3. The prisoner’s dilemma. Western governments (well, the US anyway) have been quick to point out that they have every intention of addressing climate change but they will not do so if it disadvantages their industry and economy. This may be completely untrue, since investment in sustainable technology will give a nation an economic advantage, but they won’t be convinced. Or maybe they are simply lying to excuse bowing to vested interests. The grain of truth in this assertion is a form of the prisoner’s dilemma (http://en.wikipedia.org/wiki/Prisoner's_dilemma) and the world’s greatest powers will not move towards sustainability fast enough unless they can recognise the dilemma and trust each other to do their share. The dynamics of global politics do not engender trust.

4. Disconnect II. Where we do elect representatives to positions of power and influence, the power seems paltry and voting feels pointless. Voter turnouts and party-political activism are in seemingly terminal decline. Few people know who their Member of Parliament is, and fewer still know who their local councillor(s) is/are. Local government, with over 80% of its expenditure decreed by central government, is ineffectual because it has been made impotent. Members of Parliament represent an average of 74,000 voters in a population of nearly 100,000. If your only political activity is voting in a winner-takes-all election, it’s no surprise that it feels like pissing in the sea and expecting anything more than a moment’s warmth.
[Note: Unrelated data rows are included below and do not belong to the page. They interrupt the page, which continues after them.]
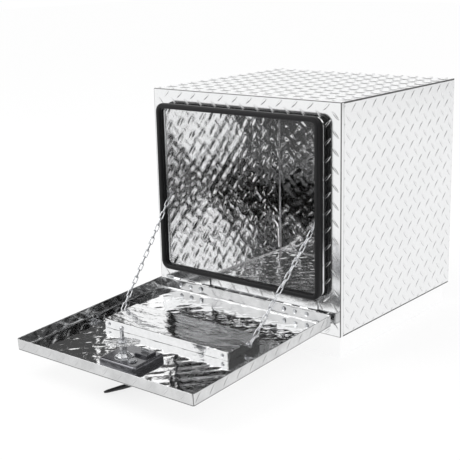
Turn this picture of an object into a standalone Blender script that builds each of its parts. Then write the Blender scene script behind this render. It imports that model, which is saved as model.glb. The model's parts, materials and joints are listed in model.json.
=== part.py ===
"""Underbody truck tool box: a sheet metal case with a drop-down door on two strap hinges, held level by two
chains, with a rubber seal round the opening and a folding T-handle latch. Shown with the door open.

The origin is the centre of the case's top face, with -Y out of the front and +Z up."""

import math

import bmesh
import bpy
from mathutils import Matrix, Vector

# Case
CASE_WIDTH = 0.470
CASE_DEPTH = 0.440
CASE_HEIGHT = 0.457
SHEET = 0.0016
CASE_BEND = 0.004
FRAME_RETURN = 0.009
GAP = 0.0003
BEAD = 0.003
OVERRUN = 0.004

# Opening lip and seal
LIP_SIDE_MARGIN = 0.035
LIP_TOP_MARGIN = 0.0325
LIP_BASE_MARGIN = 0.0775
LIP_RADIUS = 0.0135
LIP_DEPTH = 0.0190
LIP_BEND = 0.002
SEAL_START = 0.004
SEAL_GRIP_WIDTH = 0.008
SEAL_BULB_WIDTH = 0.011
SEAL_BULB_START = 0.0145
SEAL_CREST = 0.0045
SEAL_CHAMFER = 0.0015

# Door
DOOR_SIDE_MARGIN = 0.0115
DOOR_TOP_MARGIN = 0.0010
DOOR_OFFSET = -0.0055
DOOR_RIM = 0.0235
DOOR_STANDOFF = 0.0024
DOOR_CORNER = 0.006
DOOR_BEND = 0.003
DOOR_DROP_DEG = 3.0

# Hinges
HINGE_HEIGHT = 0.045
HINGE_WIDTH = 0.100
HINGE_EDGE_MARGIN = 0.036
HINGE_SHEET = 0.0015
PIN_RADIUS = 0.0012
KNUCKLES = 5
CASE_LEAF_HEIGHT = 0.021
DOOR_LEAF_HEIGHT = 0.0195
RIVET_PITCH = 0.028
RIVET_DROP = 0.0095
RIVET_RADIUS = 0.0024
RIVET_HEAD_RADIUS = 0.0048
RIVET_HEAD = 0.0013

# Stiffener tray
TRAY_SIDE_MARGIN = 0.064
TRAY_START = 0.143
TRAY_LENGTH = 0.095
TRAY_HEIGHT = 0.018
TRAY_CORNER = 0.003
SCREW_INSET = 0.014
SCREW_RADIUS = 0.0035
SCREW_HEAD = 0.0018

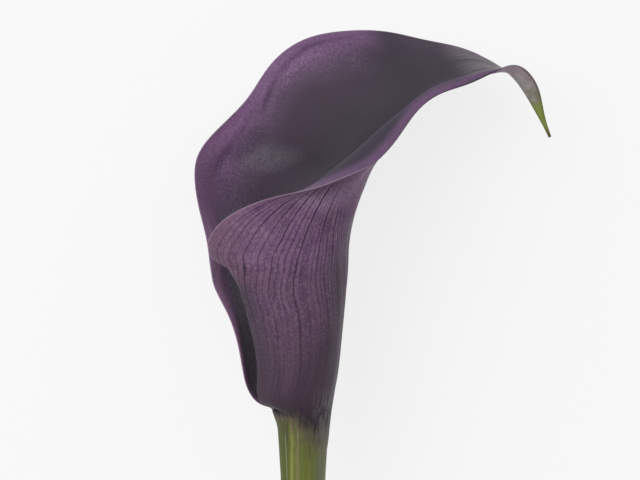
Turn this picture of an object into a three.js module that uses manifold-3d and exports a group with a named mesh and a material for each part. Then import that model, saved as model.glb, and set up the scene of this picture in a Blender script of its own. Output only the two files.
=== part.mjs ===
// A calla lily flower on its cut stem, lying on its far side.
// It is three pieces: the stem, the spathe (one rolled leaf that flares into a limb and ends in a
// twisted tail) and the spadix, the spike of florets that stands hidden in the spathe's tube.
//
// Frame: millimetres. +X is the flower's right, seen from its open side, +Y runs along the flower from
// the stem to the mouth, and +Z is up. The table is the plane Z = 0. The far rim of the limb and the
// cut end of the stem lie on it.

import * as THREE from 'three';
import { mergeVertices } from 'three/addons/utils/BufferGeometryUtils.js';
import Module from 'manifold-3d';

const wasm = await Module();
wasm.setup();

// Where the middle of the spathe's foot lies, with the origin under the middle of the whole flower.
const FOOT = new THREE.Vector3(-18.73, 18.15, 29.5);

// Spathe.
const SHEET_THICKNESS = 1.0;
// How far round the spathe each rib stands, from the far margin (0) to the near margin (1). The fifth
// is the midrib.
const RIB_PLACES = [0, 0.08, 0.2, 0.34, 0.5, 0.64, 0.78, 0.9, 0.96, 1];
// How far in from the far margin it flares, and where the near margin starts to droop.
const FLARE_REACH = 0.2;
const DROOP_START = 0.75;
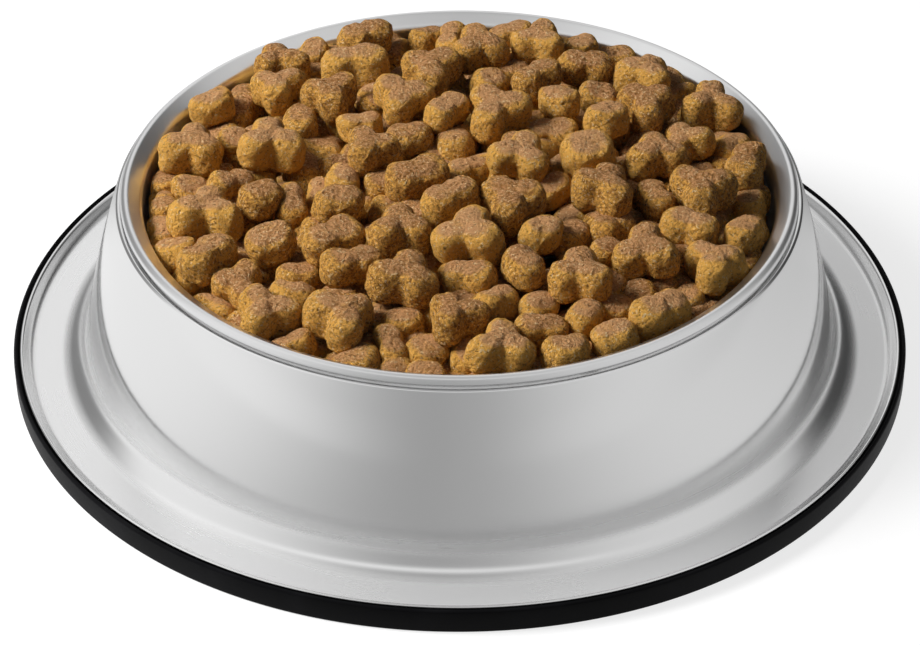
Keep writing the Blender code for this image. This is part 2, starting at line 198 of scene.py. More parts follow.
def steel(name, colour, roughness, grain, dull_foot):
    """Stainless steel turned on a lathe: faint rings of finer and coarser polish round the Z axis.

    Below 20 mm it is rougher, and brushed dull by dull_foot but for a burnished ring low in the fillet.
    """
    material, start, shader = new_surface(name)
    place = object_place(start)
    parts = start.node("ShaderNodeSeparateXYZ", {0: place})
    x, y, z = (Value(start.tree, parts.socket.node.outputs[k]) for k in range(3))
    radius = start.math("SQRT", x * x + y * y)
    rings = start.node("ShaderNodeCombineXYZ", {0: radius, 1: x * 0.02, 2: z})
    lines = rings.noise(2400.0, 3.0)
    smears = place.noise(28.0, 2.0)
    shader.inputs["Base Color"].default_value = (*colour, 1.0)
    burnished = z.ramp(0.0040, 0.0048) * (1.0 - z.ramp(0.0072, 0.0090))
    low = 1.0 - z.ramp(0.010, 0.020)
    dull = low * (1.0 - burnished) * dull_foot
    level = (lines - 0.5) * grain + (smears - 0.5) * 0.06 + dull * 0.5 + low * 0.07 + roughness
    start.tree.links.new(level.socket, shader.inputs["Roughness"])
    start.tree.links.new((1.0 - dull).socket, shader.inputs["Metallic"])
    bump = start.node("ShaderNodeBump", {"Height": lines, "Strength": 0.05, "Distance": 0.00002})
    start.tree.links.new(bump.socket, shader.inputs["Normal"])
    return material


def basin_wall_radius(height):
    """Inner radius of the basin above its rounded corner."""
    return BASIN_RADIUS - (BEAD_HEIGHT - height) * math.tan(DRAFT_ANGLE)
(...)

The antithesis of a flawed theory is not necessarily a correct one, but in this case—the struggle for sustainability—the flawed theory is that global governance will make us sustainable, when the evidence is that it cannot and will not, while leading from below is certainly more practical, easier for people to understand, and a damn sight more empowering.

Empowering, that is, for local communities. Which is why it might be less confusing to call my ideology “communitarian” rather than anarchist.